On 7/22/2016 10:04 PM, Mike Geary wrote:

I don't know if anyone remembers back about 1998 or so on the old Phil-Lit list, in some discussions about God, there were at least two (as I recall) contributors who referred to God by typing "G_d". I guess it was the hole left by leaving out the "o" that made the typing of it holier. I don't know. But it would cause me to wonder if they thought that God was so sensitive that we humans could possibly ever hurt his feelings by waging religious wars,or, much less, just by typing out his full name? (Actually I think his full name might be "God Almighty" or "God Damnit" or "Jesus Fucking Christ" -- I've heard these versions and other such variations at least as often as stand alone "God." What I mean to say is, like, you know, come on, do they really think that God is such a sensitive soul?

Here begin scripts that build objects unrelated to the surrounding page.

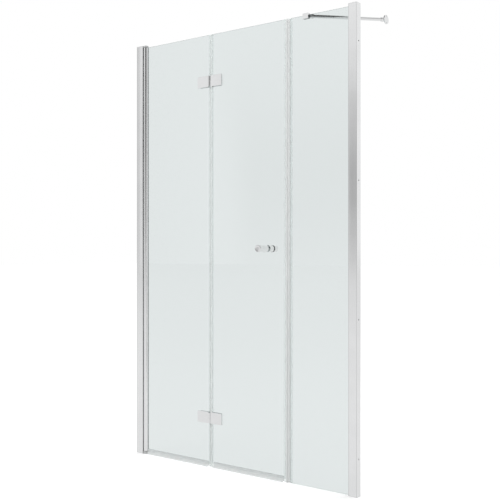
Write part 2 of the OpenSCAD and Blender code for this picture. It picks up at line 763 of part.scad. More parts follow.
module handle_hinge_screws() color("gray")
    for (z = hinge_zs, u = screw_us) on_fold(1, z) hinge_screw(u);
module hinge_pins() color("gray") for (z = hinge_zs)
    rod_z(fold_x, -fold_y, z - knuckle_h / 2 + pin_end, z + knuckle_h / 2 - pin_end, hinge_pin_r);
module hinge_washers() color("white") for (z = hinge_zs)
    translate([fold_x, -fold_y, z - washer_t / 2])
        ring(knuckle_r - fit_gap, hinge_pin_r + fit_gap, washer_t);

module handle_leaf_glass() color([0.85, 0.93, 0.9, 0.5]) difference() {
    leaf_glass(glass2_x0, glass2_x1, 1);
    rod_y(knob_x, knob_z, -glass_t, glass_t, knob_glass_r);
}
module handle_leaf_bottom_seal() color("whitesmoke")
    drip_seal(glass2_x0 + fold_grip_far + seal_end_gap, glass2_x1 - magnet_grip - seal_end_gap);
module handle_leaf_fold_seal() color("whitesmoke")
    fold_strip() translate([glass2_x0, 0]) mirror([1, 0]) bulb_seal_outline();
module door_magnet_seal() color("whitesmoke") translate([glass2_x1, 0, drip_gap])
    linear_extrude(glass_top - drip_gap) magnet_seal_outline();
module door_magnet() color("white") translate([glass2_x1, 0, drip_gap])
    linear_extrude(glass_top - drip_gap) magnet_outline();
module outer_knob() color("silver") at_knob(-1) knob_body(false);
module inner_knob() color("silver") at_knob(1) knob_body(true);
module inner_knob_ring() color("black") at_knob(1)
    translate([0, 0, knob_l - ring_inset - ring_w])
        ring(knob_d / 2 + ring_proud, knob_d / 2 - ring_depth + press_gap, ring_w);
module knob_stud() color("gray")
    rod_y(knob_x, knob_z, -knob_y0 - stud_l, knob_y0 + stud_l, stud_r);
module knob_washers() color("white") for (y = [-knob_y0, glass_half])
    difference() {
        rod_y(knob_x, knob_z, y, y + knob_washer_t, knob_neck_d / 2 - pad_inset);
        rod_y(knob_x, knob_z, y - cut, y + knob_washer_t + cut, stud_r + fit_gap);
    }
module knob_sleeve() color("white") difference() {
    rod_y(knob_x, knob_z, -glass_half, glass_half, knob_glass_r - fit_gap);
    rod_y(knob_x, knob_z, -glass_t, glass_t, stud_r + fit_gap);
}

left_wall_profile();
left_profile_cap();
channel_seal_strip();
upper_pivot_block();
lower_pivot_block();
upper_pivot_pin();
lower_pivot_pin();
pivot_block_screws();
right_wall_profile();
right_profile_cap();
glass_carrier();
carrier_screws();
glazing_gaskets();
setting_block();
base_strip();
fixed_glass();
strike_seal();
strike_magnet();
bar_clamp();
bar_clamp_pads();
bar_clamp_screw();
support_bar();
bar_wall_bracket();
bar_grub_screws();
pivot_profile();
upper_pivot_bush();
lower_pivot_bush();
wall_leaf_glass();
wall_leaf_bottom_seal();
wall_leaf_fold_seal();
upper_outer_plate_wall();
upper_back_plate_wall();
upper_knuckle_wall();
lower_outer_plate_wall();
lower_back_plate_wall();
lower_knuckle_wall();
wall_hinge_pads();
wall_hinge_screws();
hinge_pins();
hinge_washers();
handle_leaf_glass();
handle_leaf_bottom_seal();
handle_leaf_fold_seal();
door_magnet_seal();
door_magnet();
upper_outer_plate_handle();
upper_back_plate_handle();
upper_knuckle_handle();
lower_outer_plate_handle();
lower_back_plate_handle();
lower_knuckle_handle();
handle_hinge_pads();
handle_hinge_screws();
outer_knob();
inner_knob();
inner_knob_ring();
knob_stud();
knob_washers();
knob_sleeve();
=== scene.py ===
"""Folding glass shower door: finishes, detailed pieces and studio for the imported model."""
import json
import math

import bmesh
import bpy
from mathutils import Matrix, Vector


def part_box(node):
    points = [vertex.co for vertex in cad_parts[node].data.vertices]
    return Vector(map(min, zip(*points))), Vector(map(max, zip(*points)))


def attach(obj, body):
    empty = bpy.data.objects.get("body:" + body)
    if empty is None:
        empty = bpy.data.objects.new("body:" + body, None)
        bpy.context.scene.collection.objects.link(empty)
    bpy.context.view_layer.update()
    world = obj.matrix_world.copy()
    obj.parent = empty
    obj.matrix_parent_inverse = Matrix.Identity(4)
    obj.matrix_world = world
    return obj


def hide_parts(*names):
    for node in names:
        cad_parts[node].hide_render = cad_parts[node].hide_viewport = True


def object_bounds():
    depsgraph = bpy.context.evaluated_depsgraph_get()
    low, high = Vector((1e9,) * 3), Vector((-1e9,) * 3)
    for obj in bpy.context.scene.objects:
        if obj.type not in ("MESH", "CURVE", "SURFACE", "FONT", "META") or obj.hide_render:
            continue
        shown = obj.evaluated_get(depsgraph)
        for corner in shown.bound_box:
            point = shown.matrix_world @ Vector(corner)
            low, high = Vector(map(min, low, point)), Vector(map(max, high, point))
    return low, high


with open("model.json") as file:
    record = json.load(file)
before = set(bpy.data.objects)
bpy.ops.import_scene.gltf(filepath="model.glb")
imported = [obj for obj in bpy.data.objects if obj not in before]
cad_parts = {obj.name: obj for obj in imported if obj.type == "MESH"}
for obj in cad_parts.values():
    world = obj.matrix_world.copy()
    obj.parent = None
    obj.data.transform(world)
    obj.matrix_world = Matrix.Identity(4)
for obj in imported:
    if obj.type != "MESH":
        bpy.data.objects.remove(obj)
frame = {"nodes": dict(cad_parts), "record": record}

bl_info = {
    "name": "Folding shower door",
    "version": (1, 0, 0),
    "blender": (4, 5, 0),
    "location": "3D view > Sidebar > Shower door",
    "description": "Finishes and studio of a folding glass shower door",
    "category": "Object",
}

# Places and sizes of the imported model
CAD_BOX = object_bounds()
KNOB_LOW, KNOB_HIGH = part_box("outer_knob")
KNOB_RADIUS = (KNOB_HIGH.x - KNOB_LOW.x) / 2
KNOB_LENGTH = KNOB_HIGH.y - KNOB_LOW.y
INNER_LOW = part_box("inner_knob")[0]
RING_LOW, RING_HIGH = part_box("inner_knob_ring")
LEFT_LOW, LEFT_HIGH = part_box("left_wall_profile")
BAR_LOW, BAR_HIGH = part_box("support_bar")
BAR_CLAMP_END = (BAR_LOW.x, BAR_LOW.y, BAR_HIGH.z)

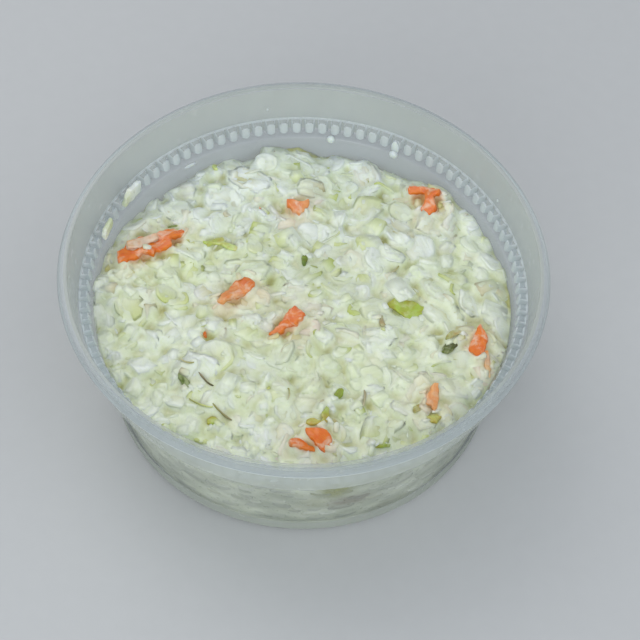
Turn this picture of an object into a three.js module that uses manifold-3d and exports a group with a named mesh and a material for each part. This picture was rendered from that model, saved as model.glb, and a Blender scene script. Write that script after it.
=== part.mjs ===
// Chopped coleslaw in its translucent deli cup: one moulded cup with a ring of stacking ribs inside its
// collar, one heap of slaw, and two scraps of cabbage that stick to the ribs above the heap.
// Millimetres, +Z up, origin under the middle of the base.
import * as THREE from "three";
import { mergeVertices } from "three/addons/utils/BufferGeometryUtils.js";
import Module from "manifold-3d";

const wasm = await Module();
wasm.setup();

// Cup
const cupHeight = 45;
const rimRadius = 58.5; // at the foot of the rim's skirt, which leans out
const rimTop = 57.9; // and at its top
const wall = 0.7;
const cupSides = 60;
const collarTop = 55.9; // radius of the collar's inside under the rim
const collarFoot = 54; // and where the ribs start
const skirtHeight = 2.4;
const skirtWall = 0.65;
const ribTop = cupHeight - 9.5;
const ribFoot = cupHeight - 13.6;
const bodyTop = 51.1; // radius of the body's inside just below the ribs
const bodyFoot = 46.7; // and just above the base
const baseCorner = 2.4;
const footRing = 1.2; // width of the ring that the cup stands on
const baseLift = 0.9;
const ribCount = 99;
const firstRib = -1.4; // degrees
const ribWidth = 2.5;
const ribHeel = 1; // how much a rib's underside slopes up from the ledge to the foot of its face
const ribInner = 51.9; // radius of a rib's face at its top
const ribTaper = 0.5; // and how much further in it stands at its foot
const flat = 0.001; // faces of the cup this close to one plane share their triangles

// Heap
const clearance = 0.3;
const heapSides = 28;
const heapRings = 5;
const edgeLevel = 27.2; // height of the heap where it meets the cup
const domeRise = 2.6;
const heapSlope = 0.045; // the heap is higher at the near side, -Y
const waveHeight = 0.7;
const chipCount = 225;
const shredEvery = 4; // each fourth piece is a shred
const leafEvery = 23; // and each twenty-third a flake of leaf
const smallestChip = 3.4;
const largestChip = 7.2;
const finest = 0.03; // a step smaller than this is smoothed away where the heap's pieces meet

const plasticColour = 0xc9d3d8;
const slawColour = 0xe9efdc;
const scrapColour = 0xe4efd0;

// Carrot and green pieces that lie on top, at their places: length along turn (degrees), width, thickness.
const carrotPieces = [
  { x: -40.6, y: 12.6, turn: 34, size: [9.5, 3.6, 2] },
  { x: -32.6, y: 16.4, turn: 31, size: [9, 2.6, 2.2] },
  { x: -1.8, y: 28.1, turn: -20, size: [5.7, 3, 2.4] },
  { x: 30, y: 34.4, turn: -12, size: [8.6, 2, 2] },
  { x: 31.3, y: 30.6, turn: -99, size: [7.6, 2.4, 2] },
  { x: -16.1, y: -1, turn: 38, size: [10, 3.8, 2.4] },
  { x: -3.3, y: -9.9, turn: 36, size: [10.2, 3.4, 3] },
  { x: 42, y: -12.6, turn: 71, size: [9, 3, 2.6] },
  { x: 30.3, y: -29.5, turn: 54, size: [6.2, 2.8, 2.2] },
  { x: 3.9, y: -42.6, turn: -32, size: [7.4, 4, 2.6] },
  { x: -0.8, y: -43.6, turn: -10, size: [5.4, 2.2, 2] },
];
const greenPieces = [
  { x: 24.6, y: -3.1, turn: 0, size: [9.2, 4.4, 1.2] },
  { x: -0.1, y: 10.5, turn: 74, size: [3.4, 1.8, 1.4] },
  { x: -27.5, y: -26.7, turn: -41, size: [3, 2, 1.4] },
  { x: 8.8, y: -30.1, turn: 35, size: [2.8, 2.2, 1.6] },
  { x: 34.9, y: -15.6, turn: 36, size: [4.6, 2.6, 1.4] },
  { x: -19.8, y: -37.4, turn: 33, size: [4.2, 2.6, 2] },
  { x: 5.2, y: -36.4, turn: 69, size: [3.8, 2.2, 1.8] },
  { x: 28.9, y: -34, turn: -9, size: [6, 2.4, 1.2] },
];
const leafPieces = [
  { x: -14.4, y: 37.6, turn: -33, size: [13, 8, 0.9] },
  { x: -14.2, y: 7, turn: 1, size: [13, 8, 0.9] },
  { x: 33.6, y: -3.9, turn: -51, size: [11, 8.6, 0.9] },
  { x: -28.6, y: 13.4, turn: -28, size: [9.2, 4.8, 0.8] },
];

// Where the heap climbs the cup's wall or has fallen away from it: angle and half width (degrees), height.
const edgeLumps = [
  { around: 179, half: 4, rise: 2.4 },
  { around: 157, half: 7, rise: 1.8 },
  { around: 149, half: 4, rise: 1.6 },
  { around: 133, half: 8, rise: -2.2 },
  { around: 104, half: 5, rise: -1.8 },
  { around: 87, half: 4, rise: -1.8 },
  { around: 59, half: 4, rise: -2 },
  { around: 35, half: 3, rise: 2.4 },
  { around: 12, half: 8, rise: 1.4 },
];

const random = seededRandom(20817);

function seededRandom(seed) {
  let state = seed;
  return () => {
    state = (state + 0x6d2b79f5) | 0;
    let mixed = Math.imul(state ^ (state >>> 15), 1 | state);
    mixed = (mixed + Math.imul(mixed ^ (mixed >>> 7), 61 | mixed)) ^ mixed;
    return ((mixed ^ (mixed >>> 14)) >>> 0) / 4294967296;
  };
}

function between(low, high) {
  return THREE.MathUtils.lerp(low, high, random());
}

// Merges shared corners, and leaves out the empty triangles that a lathe makes on its axis.
function bareGeometry(geometry) {
  const bare = geometry.clone();
  bare.deleteAttribute("normal");
  bare.deleteAttribute("uv");
  const merged = mergeVertices(bare, 1e-4);
  const kept = [];
  for (let i = 0; i < merged.index.count; i += 3) {
    const [a, b, c] = [0, 1, 2].map((k) => merged.index.getX(i + k));
    if (a !== b && b !== c && c !== a) {
      kept.push(a, b, c);
    }
  }
  merged.setIndex(kept);
  return merged;
}

function toSolid(geometry) {
  const bare = bareGeometry(geometry);
  const vertProperties = new Float32Array(bare.attributes.position.array);
  const triVerts = new Uint32Array(bare.index.array);
  return new wasm.Manifold(new wasm.Mesh({ numProp: 3, vertProperties, triVerts }));
}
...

Hell, he fire bombed Sodom and Gomorrah long before we ever got around to Dresden and Tokyo. If you think that words or thoughts or even actions even can hurt him, well, I think that's a sacrilege. It certainly that doesn't speak well for his omnipotence and omniscience and. omnipresence. How would he ever be able to do the Divine thing -- whatever that is -- if we mere humans can cripple him up like a little kid crying in the corner because he didn't get a piece of candy. I'm of the opinion that God comes away from such adorational rituals longing to hear some humans cursing and shaking their fists at heaven and shouting: "Damn you! I'll get you yet!" That would surely make him feel better about himself than some Jesus Freak singing sweet hymns to him. We are his pet dogs, always going back to him with our tails between our legs -- humbled, yes -- but pissing on his leg none the less. "Vengeance is mine," sayeth we continually to ourselves. We'll get him yet, yes. We'll use his Real Name, His Full Name We'll shout it out: "AM, AM, AM, AM, "AM, AM, AM, AM "AM, AM, AM, AM "AM, AM, AM, AM "AM, AM, AM, AM. God is a very sensitive dude-God. You've got to be judicious in what you say -- and type! Oh dear. Maybe those who write G_d are wiser that I am. Now I'm afraid to even think of _________.